- Provided data
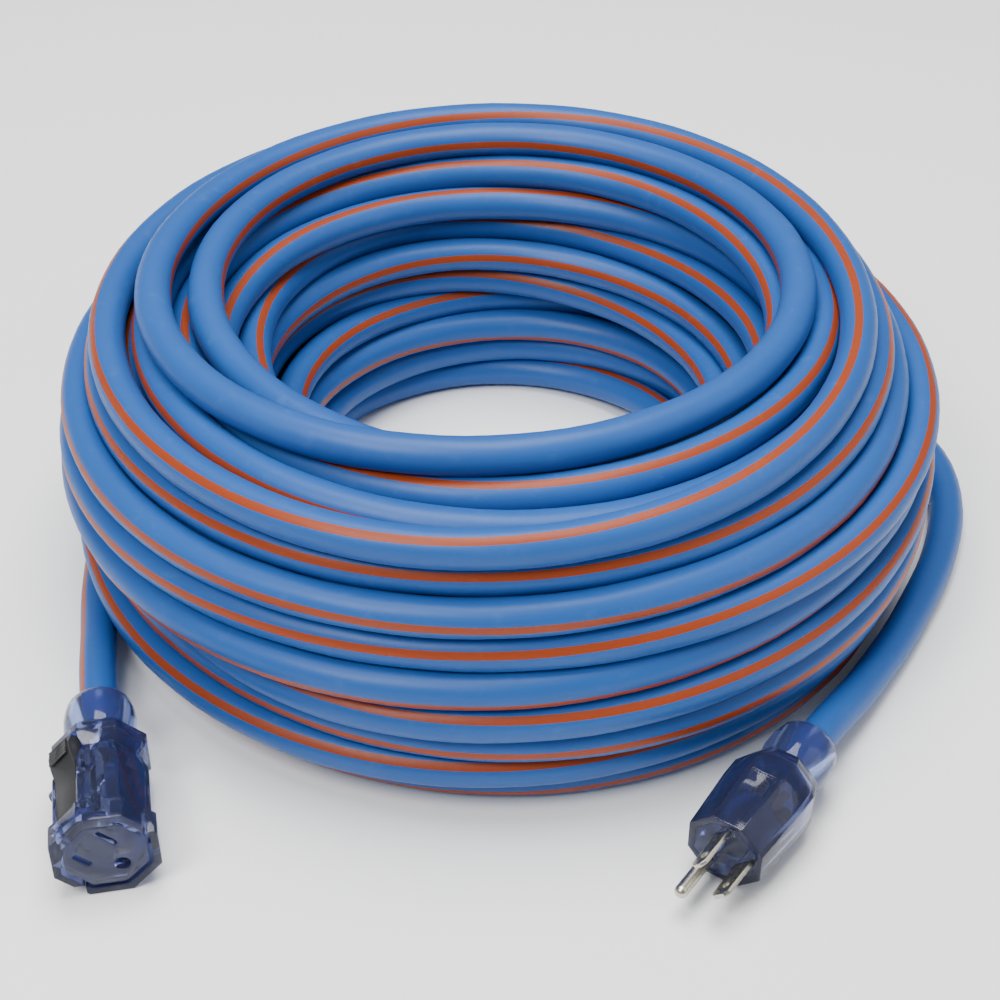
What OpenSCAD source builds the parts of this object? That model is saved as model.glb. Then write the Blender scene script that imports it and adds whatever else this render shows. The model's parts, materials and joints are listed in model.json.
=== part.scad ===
// Heavy-duty outdoor extension cord: a loose round coil, a three-prong plug and a locking connector.
// Millimetres, +Z up. The origin is on the floor at the centre of the coil; both ends point to -Y.
// Each end is drawn lying along +X from its cord entry, blades above and ground below, then placed.

/* [Cord] */
// Outer diameter of the jacket
cord_d = 14; // [12:0.5:15]
// Outer diameter of one insulated conductor
wire_d = 4.4; // [3.6:0.1:4.6]

/* [Coil] */
// Height of the coil
coil_h = 134; // [120:1:160]
// Outer radius on the floor
coil_foot_r = 160; // [155:1:164]
// Outer radius at the widest height
coil_belly_r = 173; // [165:1:175]
// Height at which the coil is widest
coil_belly_h = 66; // [50:1:80]
// Outer radius at the top
coil_top_r = 148; // [140:1:160]
// Radius of the eye on the floor
coil_eye_r = 76; // [60:1:90]
// Inner radius at the top
coil_mouth_r = 122; // [100:1:128]

/* [Contacts] */
// Distance between the two blade centres
blade_pitch = 12.7; // [12.6:0.1:12.8]
// Distance from the blades' centre line down to the ground pin
ground_drop = 11.9; // [11.8:0.1:12]
// Thickness of a blade
blade_t = 1.5; // [1.4:0.1:1.6]
// Width of the line blade
line_w = 6.4; // [6.2:0.1:6.6]
// Width of the neutral blade
neutral_w = 7.9; // [7.7:0.1:8.1]
// Length of the blades beyond the plug's face
blade_len = 17; // [16:0.5:18]
// Diameter of the ground pin
ground_d = 4.8; // [4.7:0.1:4.8]
// Length of the ground pin beyond the plug's face
ground_len = 21.4; // [21:0.1:22]

/* [Plug] */
// Length of the strain-relief collar
plug_collar_len = 20; // [16:1:24]
// Diameter of the collar where it meets the body
plug_collar_d = 25; // [23:0.5:26]
// Length of the moulded body
plug_len = 42; // [38:1:50]
// Width across the shoulders
plug_w = 31; // [29:0.5:34]
// Width across the face
plug_face_w = 28; // [27:0.5:30]
// Wall of the moulded body
plug_wall = 2.6; // [2:0.1:3]

/* [Connector] */
// Length of the strain-relief collar
conn_collar_len = 20; // [16:1:24]
// Diameter of the collar where it meets the body
conn_collar_d = 26; // [24:0.5:28]
// Length of the moulded body
conn_len = 52; // [49:1:60]
// Width of the body
conn_w = 33; // [32:0.5:36]
// Width across the front flange
conn_face_w = 36; // [34:0.5:39]
// Wall of the moulded body
conn_wall = 2.6; // [2:0.1:3]
// Thickness of the slotted face
face_t = 6; // [5:0.5:8]
// Diameter of the ground hole in the face
ground_hole_d = 5.4; // [5.2:0.1:5.8]

/* [Lock lever] */
// Width of the lever
lever_w = 11; // [9:0.5:12]
// Diameter of the pivot pin
lever_pin_d = 3; // [2.5:0.5:3.5]
// How far the lever turns when it is pressed, in degrees
lever_travel = 7; // [5:1:8]

/* [Hidden] */
$fn = 48;
fit_gap = 0.1;      // clearance between pieces that are assembled but don't move
run_gap = 0.05;     // radial clearance of the lever on its pin
cut = 1;            // how far a cutter runs past the face it opens
big = 60;           // half-size of the slabs that shape the octagonal bodies
tube_sides = 12;
wire_sides = 8;
lamp_d = 3.4;
lamp_len = 8;

// where the contacts stand, measured from the axis of either end
blade_z = 4.8;
ground_z = blade_z - ground_drop;
line_y = -blade_pitch / 2;
neutral_y = blade_pitch / 2;

// plug: places along its own axis
plug_total = plug_collar_len + plug_len;
plug_rear_wall = 3;
jacket_in = plug_collar_len + plug_rear_wall;
plug_crimp_x = jacket_in + 11;
crimp_len = 7;
crimp_d = wire_d + 1;
plug_bridge_len = 18;
plug_bridge_x = plug_total - plug_bridge_len;
plug_shoulder = 8;
plug_neck_w = 25;
pin_shank_d = ground_d - 1;     // the ground pin is thinner inside the plug, with a shoulder at the face
pin_relief = 0.5;   // depth of the ring that keeps the face clear of that shoulder
pin_relief_d = ground_d + 0.6;
plug_stations = [
    [plug_collar_len, plug_neck_w], [plug_collar_len + plug_shoulder, plug_w],
    [plug_collar_len + 2 * plug_shoulder, plug_w], [plug_total, plug_face_w]
];

// connector: places along its own axis
conn_total = conn_collar_len + conn_len;
conn_rear_wall = 3;
conn_jacket_in = conn_collar_len + conn_rear_wall;
conn_crimp_x = conn_jacket_in + 10;
contact_x = conn_crimp_x + crimp_len;
carrier_x = contact_x + 3;
face_x = conn_total - face_t;
carrier_len = face_x - carrier_x;
conn_shoulder = 4;
conn_waist_w = 27;
conn_neck_w = 27;
flange_len = 9;
conn_stations = [
    [conn_collar_len, conn_neck_w], [conn_collar_len + conn_shoulder, conn_w],
    [conn_collar_len + 2 * conn_shoulder, conn_w], [conn_collar_len + 3 * conn_shoulder, conn_waist_w],
    [carrier_x - 2, conn_w], [conn_total - flange_len - 2, conn_w],
    [conn_total - flange_len, conn_face_w], [conn_total, conn_face_w]
];
notch_side = 3.8;   // square bar that notches the flange between the blades and the ground hole
notch_z = -3.5;
slot_t = blade_t + 0.7;
slot_extra = 0.9;
leaf_t = 0.8;
leaf_gap = blade_t - 0.2;
contact_low_z = 0.8;
sleeve_t = 0.7;
sleeve_bore_d = ground_d - 0.1;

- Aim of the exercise
Copy out the material above in its entirety. Every detail must match.

- Result
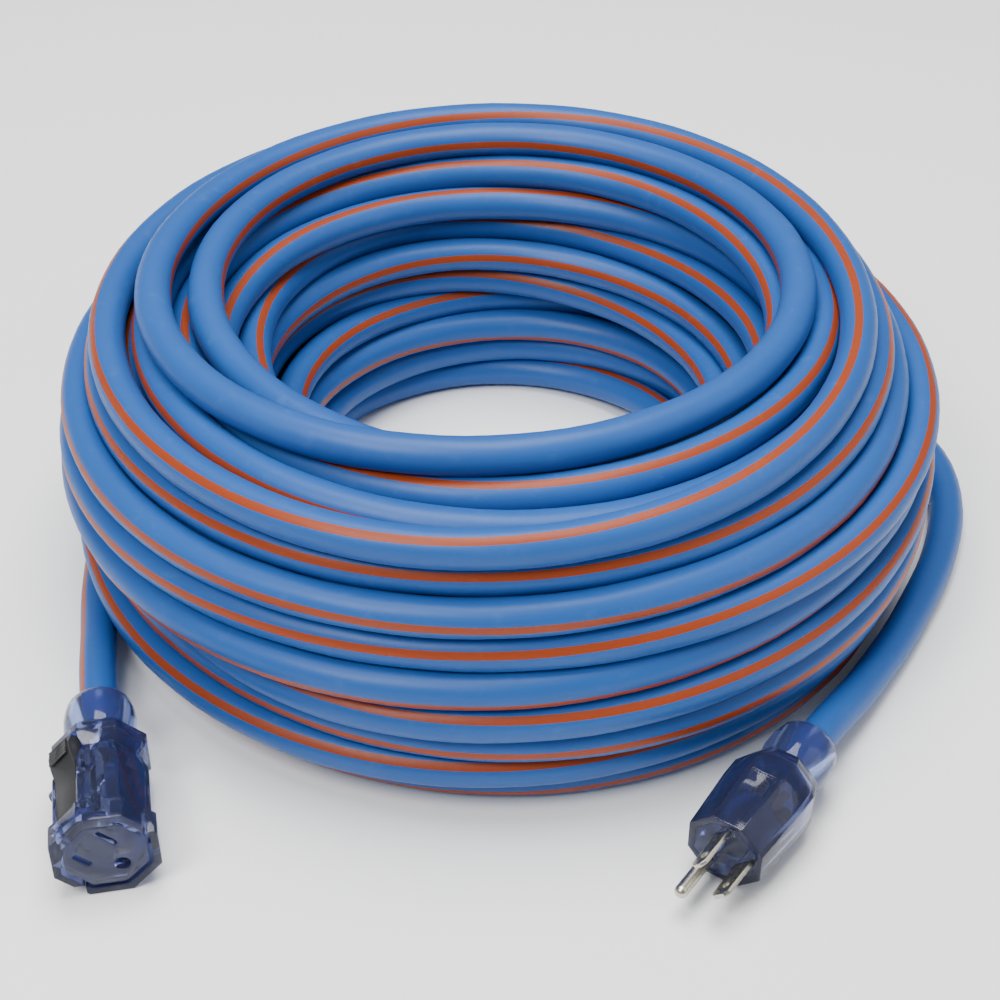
What OpenSCAD source builds the parts of this object? That model is saved as model.glb. Then write the Blender scene script that imports it and adds whatever else this render shows. The model's parts, materials and joints are listed in model.json.
=== part.scad ===
// Heavy-duty outdoor extension cord: a loose round coil, a three-prong plug and a locking connector.
// Millimetres, +Z up. The origin is on the floor at the centre of the coil; both ends point to -Y.
// Each end is drawn lying along +X from its cord entry, blades above and ground below, then placed.

/* [Cord] */
// Outer diameter of the jacket
cord_d = 14; // [12:0.5:15]
// Outer diameter of one insulated conductor
wire_d = 4.4; // [3.6:0.1:4.6]

/* [Coil] */
// Height of the coil
coil_h = 134; // [120:1:160]
// Outer radius on the floor
coil_foot_r = 160; // [155:1:164]
// Outer radius at the widest height
coil_belly_r = 173; // [165:1:175]
// Height at which the coil is widest
coil_belly_h = 66; // [50:1:80]
// Outer radius at the top
coil_top_r = 148; // [140:1:160]
// Radius of the eye on the floor
coil_eye_r = 76; // [60:1:90]
// Inner radius at the top
coil_mouth_r = 122; // [100:1:128]

/* [Contacts] */
// Distance between the two blade centres
blade_pitch = 12.7; // [12.6:0.1:12.8]
// Distance from the blades' centre line down to the ground pin
ground_drop = 11.9; // [11.8:0.1:12]
// Thickness of a blade
blade_t = 1.5; // [1.4:0.1:1.6]
// Width of the line blade
line_w = 6.4; // [6.2:0.1:6.6]
// Width of the neutral blade
neutral_w = 7.9; // [7.7:0.1:8.1]
// Length of the blades beyond the plug's face
blade_len = 17; // [16:0.5:18]
// Diameter of the ground pin
ground_d = 4.8; // [4.7:0.1:4.8]
// Length of the ground pin beyond the plug's face
ground_len = 21.4; // [21:0.1:22]

/* [Plug] */
// Length of the strain-relief collar
plug_collar_len = 20; // [16:1:24]
// Diameter of the collar where it meets the body
plug_collar_d = 25; // [23:0.5:26]
// Length of the moulded body
plug_len = 42; // [38:1:50]
// Width across the shoulders
plug_w = 31; // [29:0.5:34]
// Width across the face
plug_face_w = 28; // [27:0.5:30]
// Wall of the moulded body
plug_wall = 2.6; // [2:0.1:3]

/* [Connector] */
// Length of the strain-relief collar
conn_collar_len = 20; // [16:1:24]
// Diameter of the collar where it meets the body
conn_collar_d = 26; // [24:0.5:28]
// Length of the moulded body
conn_len = 52; // [49:1:60]
// Width of the body
conn_w = 33; // [32:0.5:36]
// Width across the front flange
conn_face_w = 36; // [34:0.5:39]
// Wall of the moulded body
conn_wall = 2.6; // [2:0.1:3]
// Thickness of the slotted face
face_t = 6; // [5:0.5:8]
// Diameter of the ground hole in the face
ground_hole_d = 5.4; // [5.2:0.1:5.8]

/* [Lock lever] */
// Width of the lever
lever_w = 11; // [9:0.5:12]
// Diameter of the pivot pin
lever_pin_d = 3; // [2.5:0.5:3.5]
// How far the lever turns when it is pressed, in degrees
lever_travel = 7; // [5:1:8]

/* [Hidden] */
$fn = 48;
fit_gap = 0.1;      // clearance between pieces that are assembled but don't move
run_gap = 0.05;     // radial clearance of the lever on its pin
cut = 1;            // how far a cutter runs past the face it opens
big = 60;           // half-size of the slabs that shape the octagonal bodies
tube_sides = 12;
wire_sides = 8;
lamp_d = 3.4;
lamp_len = 8;

// where the contacts stand, measured from the axis of either end
blade_z = 4.8;
ground_z = blade_z - ground_drop;
line_y = -blade_pitch / 2;
neutral_y = blade_pitch / 2;

// plug: places along its own axis
plug_total = plug_collar_len + plug_len;
plug_rear_wall = 3;
jacket_in = plug_collar_len + plug_rear_wall;
plug_crimp_x = jacket_in + 11;
crimp_len = 7;
crimp_d = wire_d + 1;
plug_bridge_len = 18;
plug_bridge_x = plug_total - plug_bridge_len;
plug_shoulder = 8;
plug_neck_w = 25;
pin_shank_d = ground_d - 1;     // the ground pin is thinner inside the plug, with a shoulder at the face
pin_relief = 0.5;   // depth of the ring that keeps the face clear of that shoulder
pin_relief_d = ground_d + 0.6;
plug_stations = [
    [plug_collar_len, plug_neck_w], [plug_collar_len + plug_shoulder, plug_w],
    [plug_collar_len + 2 * plug_shoulder, plug_w], [plug_total, plug_face_w]
];

// connector: places along its own axis
conn_total = conn_collar_len + conn_len;
conn_rear_wall = 3;
conn_jacket_in = conn_collar_len + conn_rear_wall;
conn_crimp_x = conn_jacket_in + 10;
contact_x = conn_crimp_x + crimp_len;
carrier_x = contact_x + 3;
face_x = conn_total - face_t;
carrier_len = face_x - carrier_x;
conn_shoulder = 4;
conn_waist_w = 27;
conn_neck_w = 27;
flange_len = 9;
conn_stations = [
    [conn_collar_len, conn_neck_w], [conn_collar_len + conn_shoulder, conn_w],
    [conn_collar_len + 2 * conn_shoulder, conn_w], [conn_collar_len + 3 * conn_shoulder, conn_waist_w],
    [carrier_x - 2, conn_w], [conn_total - flange_len - 2, conn_w],
    [conn_total - flange_len, conn_face_w], [conn_total, conn_face_w]
];
notch_side = 3.8;   // square bar that notches the flange between the blades and the ground hole
notch_z = -3.5;
slot_t = blade_t + 0.7;
slot_extra = 0.9;
leaf_t = 0.8;
leaf_gap = blade_t - 0.2;
contact_low_z = 0.8;
sleeve_t = 0.7;
sleeve_bore_d = ground_d - 0.1;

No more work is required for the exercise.